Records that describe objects
:::::

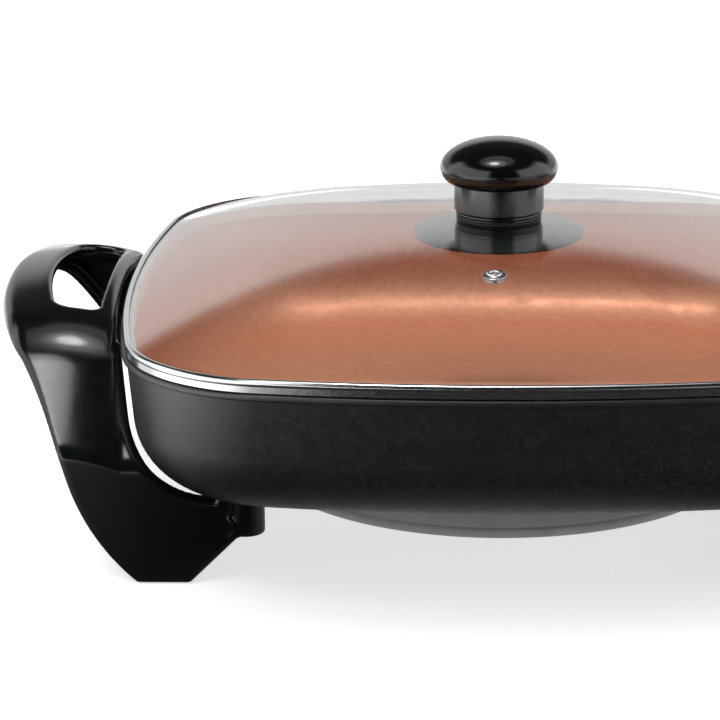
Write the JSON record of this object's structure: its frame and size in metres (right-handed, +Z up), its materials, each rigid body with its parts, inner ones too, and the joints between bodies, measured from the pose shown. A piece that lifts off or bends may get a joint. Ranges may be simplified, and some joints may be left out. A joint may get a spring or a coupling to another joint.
{
  "type": "electric skillet",
  "caption": "Square electric skillet with a shallow bowed pan, handles that run down into legs, a domed glass lift-off lid with a knob, and a plug-in heat control.",
  "frame": {"origin": "on the table, under the middle of the pan", "axes": "+Z up, +X towards the heat control and along the line through both handles, -Y towards the front"},
  "size_m": [0.401, 0.3014, 0.1556],
  "materials": {
    "pan_black": "satin black outside, copper-coloured non-stick coating inside",
    "cover_steel": "satin",
    "element_steel": "dull, heat-stained",
    "clip_steel": "satin",
    "ceramic": "unglazed",
    "contact_brass": "bright",
    "pin_steel": "bright",
    "handle_plastic": "satin gloss, black",
    "lid_glass": "clear, polished",
    "rim_steel": "polished stainless steel",
    "knob_plastic": "glossy black",
    "seal_rubber": "matte black",
    "plate_black": "satin black",
    "screw_steel": "satin",
    "control_plastic": "fine-grained black",
    "carrier_plastic": "brown moulded phenolic",
    "guard_steel": "satin black",
    "lamp_glass": "clear orange",
    "lens_red": "translucent red",
    "dial_plastic": "satin gloss, black"
  },
  "bodies": {
    "skillet": {"pan": "pan_black", "bottom_cover": "cover_steel", "heating_element": "element_steel", "element_clips": "clip_steel", "terminal_insulators": "ceramic", "terminal_pins": "pin_steel", "socket_guard": "guard_steel", "probe_sleeve": "clip_steel", "cover_stud": "screw_steel", "cover_nut": "screw_steel", "handle_left": "handle_plastic", "handle_right": "handle_plastic", "handle_screws": "screw_steel"},
    "lid": {"lid_glass": "lid_glass", "lid_rim": "rim_steel", "vent_eyelet": "rim_steel", "knob_cap": "knob_plastic", "knob_neck": "knob_plastic", "knob_seat_ring": "seal_rubber", "knob_plate": "plate_black", "knob_screw": "screw_steel"},
    "heat_control": {"control_lower_housing": "control_plastic", "control_upper_housing": "control_plastic", "control_screws": "screw_steel", "probe_rod": "pin_steel", "contact_carrier": "carrier_plastic", "contact_sleeves": "contact_brass", "thermostat": "contact_brass", "indicator_lamp": "lamp_glass", "indicator_lens": "lens_red", "cord_gland": "seal_rubber"},
    "dial": {"control_dial": "dial_plastic", "dial_shaft": "contact_brass"}
  },
  "joints": [
    {"name": "lid_lift", "type": "slide", "parent": "skillet", "child": "lid", "axis": [0, 0, 1], "range_m": [0, 0.12]},
    {"name": "control_unplug", "type": "slide", "parent": "skillet", "child": "heat_control", "axis": [1, 0, 0], "range_m": [0, 0.07]},
    {"name": "dial_turn", "type": "hinge", "parent": "heat_control", "child": "dial", "pos_m": [0.177, 0, 0.054], "axis": [0, 0, 1], "range_deg": [-280, 0]}
  ]
}
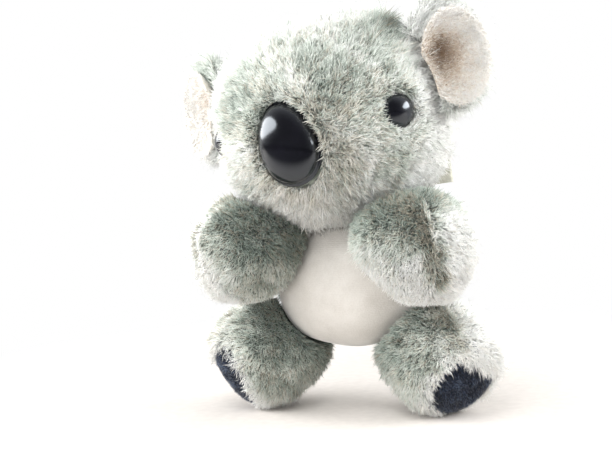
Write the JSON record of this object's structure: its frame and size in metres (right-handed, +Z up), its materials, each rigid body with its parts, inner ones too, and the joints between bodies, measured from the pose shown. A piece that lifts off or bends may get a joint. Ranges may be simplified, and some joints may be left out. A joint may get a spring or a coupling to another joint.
{
  "type": "plush koala toy",
  "caption": "Small standing plush koala with a big turning head, cupped ears, a velour belly and stubby swinging arms and legs.",
  "frame": {"origin": "on the floor, under the middle of the toy's box, measured standing on both feet", "axes": "+Z up, -Y the way that the toy faces, +X the toy's own left"},
  "size_m": [0.105, 0.0726, 0.1242],
  "materials": {
    "plush": "long pile, matte, pale grey-green with paler tips",
    "velour": "short smooth pile, warm white",
    "ear_lining": "short soft pile, cream",
    "felt": "short fuzz, navy blue",
    "stuffing": "loose fibre filling, matte",
    "ribbon": "woven satin ribbon, blank",
    "glossy_black": "glossy",
    "washer": "matte"
  },
  "bodies": {
    "torso": {"torso_back": "plush", "belly_panel": "velour", "torso_stuffing": "stuffing"},
    "head": {"head_cover": "plush", "head_stuffing": "stuffing", "sewn_in_label": "ribbon", "nose": "glossy_black", "nose_washer": "washer", "left_eye": "glossy_black", "left_eye_washer": "washer", "right_eye": "glossy_black", "right_eye_washer": "washer"},
    "left_ear": {"left_ear_back": "plush", "left_ear_lining": "ear_lining"},
    "right_ear": {"right_ear_back": "plush", "right_ear_lining": "ear_lining"},
    "left_arm": {"left_arm_cover": "plush", "left_arm_stuffing": "stuffing"},
    "right_arm": {"right_arm_cover": "plush", "right_arm_stuffing": "stuffing"},
    "left_leg": {"left_leg_cover": "plush", "left_leg_stuffing": "stuffing", "left_sole_pad": "felt"},
    "right_leg": {"right_leg_cover": "plush", "right_leg_stuffing": "stuffing", "right_sole_pad": "felt"}
  },
  "joints": [
    {"name": "neck_turn", "type": "hinge", "parent": "torso", "child": "head", "pos_m": [0.00128, 0.0014, 0.0585], "axis": [0, 0, 1], "range_deg": [-25, 25], "stiffness_Nm_per_rad": 0.01},
    {"name": "left_ear_flex", "type": "hinge", "parent": "head", "child": "left_ear", "pos_m": [0.03311, -0.00568, 0.10533], "axis": [-0.1127, 0.0108, 0.9936], "range_deg": [-12, 12], "stiffness_Nm_per_rad": 0.001},
    {"name": "right_ear_flex", "type": "hinge", "parent": "head", "child": "right_ear", "pos_m": [-0.03391, 0.00077, 0.09565], "axis": [0.1127, -0.0108, -0.9936], "range_deg": [-12, 12], "stiffness_Nm_per_rad": 0.001},
    {"name": "left_shoulder", "type": "hinge", "parent": "torso", "child": "left_arm", "pos_m": [0.01878, -0.0006, 0.05126], "axis": [0, 0, 1], "range_deg": [-5, 30], "stiffness_Nm_per_rad": 0.005},
    {"name": "right_shoulder", "type": "hinge", "parent": "torso", "child": "right_arm", "pos_m": [-0.01122, -0.0006, 0.05126], "axis": [0, 0, -1], "range_deg": [-5, 30], "stiffness_Nm_per_rad": 0.005},
    {"name": "left_hip", "type": "hinge", "parent": "torso", "child": "left_leg", "pos_m": [0.01678, 0.0074, 0.01906], "axis": [0, 0, 1], "range_deg": [-8, 20], "stiffness_Nm_per_rad": 0.02},
    {"name": "right_hip", "type": "hinge", "parent": "torso", "child": "right_leg", "pos_m": [-0.00922, 0.0074, 0.01906], "axis": [0, 0, -1], "range_deg": [-8, 20], "stiffness_Nm_per_rad": 0.02}
  ]
}
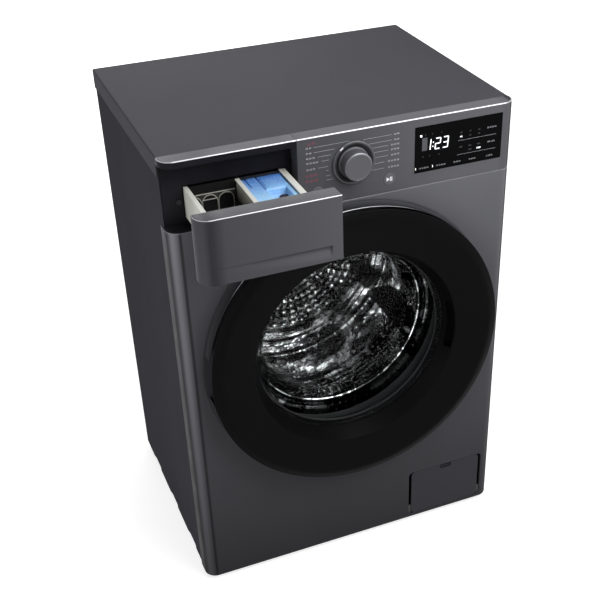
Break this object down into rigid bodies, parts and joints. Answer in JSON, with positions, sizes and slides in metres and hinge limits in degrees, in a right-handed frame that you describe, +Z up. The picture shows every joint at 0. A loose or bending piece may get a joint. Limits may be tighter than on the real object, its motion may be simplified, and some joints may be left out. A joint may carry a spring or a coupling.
{
  "type": "front load washing machine",
  "caption": "Front load washing machine with a round glass door, a detergent drawer, a dial and touch display, a sprung tub and a direct-drive drum.",
  "frame": {"origin": "on the floor under the middle of the cabinet's footprint, between the four feet", "axes": "+Z up, front with the door faces -Y, +X to the right seen from the front"},
  "size_m": [0.6, 0.657, 0.85],
  "materials": {
    "cabinet_paint": "satin dark grey powder coat",
    "front_paint": "smooth dark grey enamel",
    "top_paint": "satin dark grey laminate",
    "fascia": "dark grey moulded fascia",
    "door_black": "gloss black",
    "display_black": "gloss black window",
    "dial_dark": "gloss black with fine concentric lines",
    "glass": "clear tinted",
    "grey_plastic": "moulded",
    "light_plastic": "light grey moulded",
    "dark_plastic": "moulded",
    "blue_cap": "translucent blue",
    "tub_plastic": "glass-filled polypropylene",
    "gasket_rubber": "grey moulded rubber",
    "hose_rubber": "black rubber",
    "stainless": "brushed stainless steel",
    "galvanised": "galvanised sheet",
    "spider_alloy": "die cast",
    "weight_stone": "cast concrete",
    "bright_steel": "ground steel",
    "board_green": "circuit board",
    "foot_rubber": "black rubber sole on a steel stud"
  },
  "bodies": {
    "cabinet": {"base_pan": "dark_plastic", "side_panel_left": "cabinet_paint", "side_panel_right": "cabinet_paint", "rear_panel": "galvanised", "rear_cover": "galvanised", "front_panel": "front_paint", "top_plate": "top_paint", "cross_brace": "galvanised", "control_panel": "fascia", "display_window": "display_black", "display_board": "board_green", "dial_bezel": "dial_dark", "drawer_surround": "fascia", "dispenser_housing": "grey_plastic", "inlet_valve": "light_plastic", "fill_hose": "hose_rubber", "hinge_bracket": "galvanised", "door_lock": "dark_plastic", "pump_body": "grey_plastic", "sump_hose": "hose_rubber", "drain_hose": "hose_rubber", "drain_outlet": "grey_plastic", "mains_gland": "dark_plastic", "door_gasket": "gasket_rubber", "dispenser_bellows": "hose_rubber", "damper_cylinders": "grey_plastic", "lock_nuts": "bright_steel", "transit_caps": "dark_plastic", "panel_screws": "bright_steel"},
    "drawer": {"drawer_front": "fascia", "drawer_tray": "light_plastic"},
    "liquid_insert": {"liquid_insert": "dark_plastic"},
    "softener_cap": {"softener_cap": "blue_cap"},
    "door": {"door_ring": "door_black", "door_inner_frame": "dark_plastic", "door_glass": "glass", "door_hinge_arm": "bright_steel"},
    "latch": {"latch_hook": "bright_steel"},
    "dial": {"dial_knob": "dial_dark"},
    "start_button": {"start_button": "dial_dark"},
    "power_button": {"power_button": "dial_dark"},
    "drain_cover": {"drain_cover": "front_paint"},
    "filter_cap": {"filter_cap": "grey_plastic"},
    "pump_impeller": {"pump_impeller": "dark_plastic"},
    "tub": {"tub_front": "tub_plastic", "tub_rear": "tub_plastic", "counterweights": "weight_stone", "stator": "galvanised", "shaft_bearings": "bright_steel", "heater": "stainless", "tub_springs": "bright_steel", "damper_rods": "dark_plastic"},
    "drum": {"drum_shell": "stainless", "drum_lifters": "grey_plastic", "drum_spider": "spider_alloy", "rotor": "galvanised"},
    "foot_front_left": {"foot_front_left": "foot_rubber"},
    "foot_front_right": {"foot_front_right": "foot_rubber"},
    "foot_rear_left": {"foot_rear_left": "foot_rubber"},
    "foot_rear_right": {"foot_rear_right": "foot_rubber"}
  },
  "joints": [
    {"name": "drawer_slide", "type": "slide", "parent": "cabinet", "child": "drawer", "axis": [0, -1, 0], "range_m": [-0.182, 0]},
    {"name": "insert_lift", "type": "slide", "parent": "drawer", "child": "liquid_insert", "axis": [0, 0, 1], "range_m": [0, 0.04]},
    {"name": "cap_lift", "type": "slide", "parent": "drawer", "child": "softener_cap", "axis": [0, 0, 1], "range_m": [0, 0.03]},
    {"name": "door_hinge", "type": "hinge", "parent": "cabinet", "child": "door", "pos_m": [-0.238, -0.26, 0.462], "axis": [0, 0, -1], "range_deg": [0, 115]},
    {"name": "hook_pivot", "type": "hinge", "parent": "door", "child": "latch", "pos_m": [0.214, -0.239, 0.462], "axis": [0, 0, 1], "range_deg": [0, 12], "stiffness_Nm_per_rad": 0.3},
    {"name": "dial_turn", "type": "hinge", "parent": "cabinet", "child": "dial", "pos_m": [0.008, -0.23, 0.796], "axis": [0, -1, 0], "continuous": true},
    {"name": "start_press", "type": "slide", "parent": "cabinet", "child": "start_button", "axis": [0, 1, 0], "range_m": [0, 0.0012], "stiffness_N_per_m": 800},
    {"name": "power_press", "type": "slide", "parent": "cabinet", "child": "power_button", "axis": [0, 1, 0], "range_m": [0, 0.0012], "stiffness_N_per_m": 800},
    {"name": "drain_cover_hinge", "type": "hinge", "parent": "cabinet", "child": "drain_cover", "pos_m": [0.1975, -0.2274, 0.026], "axis": [1, 0, 0], "range_deg": [0, 90]},
    {"name": "filter_cap_turn", "type": "hinge", "parent": "cabinet", "child": "filter_cap", "pos_m": [0.1975, -0.216, 0.066], "axis": [0, -1, 0], "range_deg": [0, 270]},
    {"name": "pump_spin", "type": "hinge", "parent": "cabinet", "child": "pump_impeller", "pos_m": [0.1975, -0.11, 0.066], "axis": [0, 1, 0], "continuous": true},
    {"name": "tub_bounce", "type": "slide", "parent": "cabinet", "child": "tub", "axis": [0, 0, 1], "range_m": [-0.006, 0.006], "stiffness_N_per_m": 11000, "springref_m": 0.0205, "deforming": ["tub_springs", "dispenser_bellows", "sump_hose", "door_gasket"]},
    {"name": "drum_spin", "type": "hinge", "parent": "tub", "child": "drum", "pos_m": [0, 0.112, 0.462], "axis": [0, 1, 0], "continuous": true},
    {"name": "foot_front_left_turn", "type": "hinge", "parent": "cabinet", "child": "foot_front_left", "pos_m": [-0.262, -0.185, 0], "axis": [0, 0, 1], "continuous": true},
    {"name": "foot_front_right_turn", "type": "hinge", "parent": "cabinet", "child": "foot_front_right", "pos_m": [0.262, -0.185, 0], "axis": [0, 0, 1], "continuous": true},
    {"name": "foot_rear_left_turn", "type": "hinge", "parent": "cabinet", "child": "foot_rear_left", "pos_m": [-0.262, 0.185, 0], "axis": [0, 0, 1], "continuous": true},
    {"name": "foot_rear_right_turn", "type": "hinge", "parent": "cabinet", "child": "foot_rear_right", "pos_m": [0.262, 0.185, 0], "axis": [0, 0, 1], "continuous": true}
  ]
}
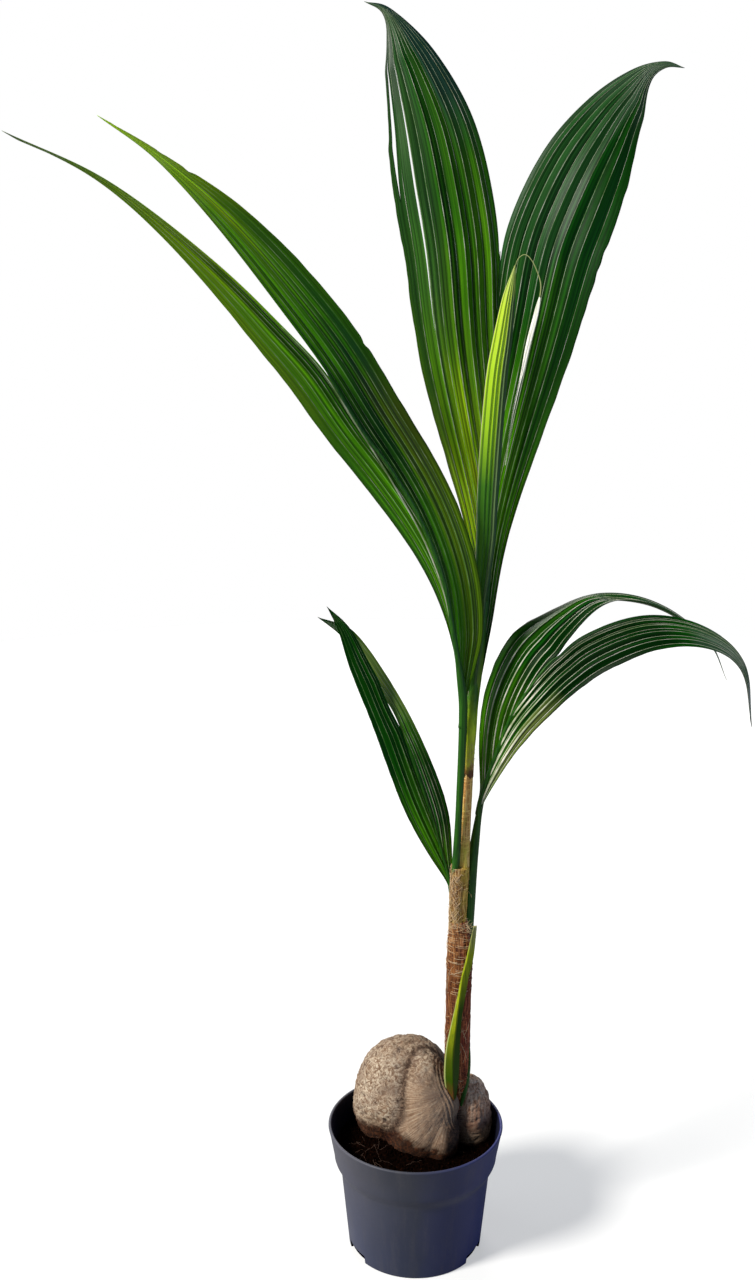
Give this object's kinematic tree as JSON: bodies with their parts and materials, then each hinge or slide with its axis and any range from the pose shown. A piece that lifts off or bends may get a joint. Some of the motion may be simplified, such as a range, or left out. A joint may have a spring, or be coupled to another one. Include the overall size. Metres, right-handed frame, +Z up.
{
  "type": "potted coconut palm",
  "caption": "Young coconut palm with pleated undivided fronds and a closed spear, growing from its half-sunk husk in a round nursery pot.",
  "frame": {"origin": "centre of the pot's flat underside", "axes": "+Z up along the pot's axis, -Y towards the side the smooth ridge of the husk and the front frond face, +X towards the arching frond"},
  "size_m": [0.6913, 0.2434, 1.2997],
  "materials": {
    "pot": "matt dark blue-grey plastic",
    "soil": "crumbly dark peat with pale fibres",
    "husk": "rough weathered fibrous husk",
    "sheath": "brown woven fibre with torn edges",
    "stem": "tan fibre over a yellow-green core",
    "stalk": "satin green",
    "blade": "satin pleated leaf with pale ribs",
    "spear": "satin yellow-green, folded"
  },
  "bodies": {
    "root": {"coconut": "husk", "cut_stalk": "stalk", "frond_arching_far_foot": "blade", "frond_arching_far_tip": "blade", "frond_arching_midrib": "stalk", "frond_arching_near_foot": "blade", "frond_arching_near_tip": "blade", "frond_back_left": "blade", "frond_back_midrib": "stalk", "frond_back_right": "blade", "frond_front_left": "blade", "frond_front_midrib": "stalk", "frond_front_right": "blade", "frond_small_left": "blade", "frond_small_midrib": "stalk", "frond_small_right": "blade", "inner_sheath": "sheath", "outer_sheath": "sheath", "pot": "pot", "soil": "soil", "spear": "spear", "stem_core": "stem"}
  },
  "joints": []
}
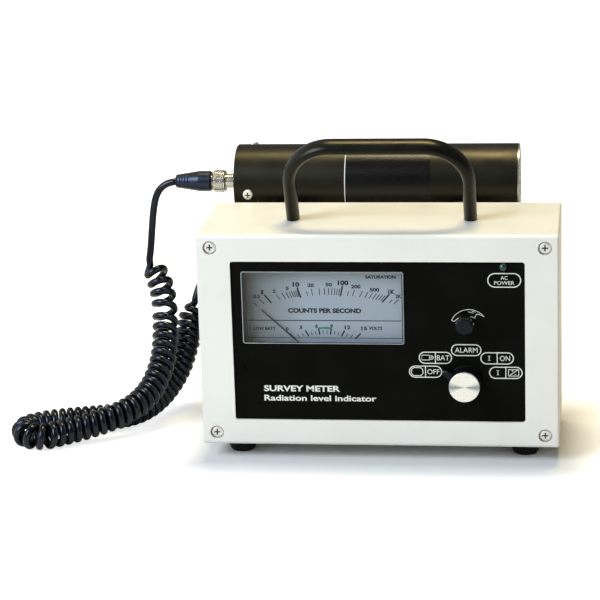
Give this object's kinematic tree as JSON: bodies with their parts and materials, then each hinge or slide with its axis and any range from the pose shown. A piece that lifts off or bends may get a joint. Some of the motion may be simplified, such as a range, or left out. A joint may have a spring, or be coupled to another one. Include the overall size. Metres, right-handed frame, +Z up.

:::::

What to do: Which lines above hold the word "loose"? Copy each of them.

Task output:
    "stuffing": "loose fibre filling, matte",
Break this object down into rigid bodies, parts and joints. Answer in JSON, with positions, sizes and slides in metres and hinge limits in degrees, in a right-handed frame that you describe, +Z up. The picture shows every joint at 0. A loose or bending piece may get a joint. Limits may be tighter than on the real object, its motion may be simplified, and some joints may be left out. A joint may carry a spring or a coupling.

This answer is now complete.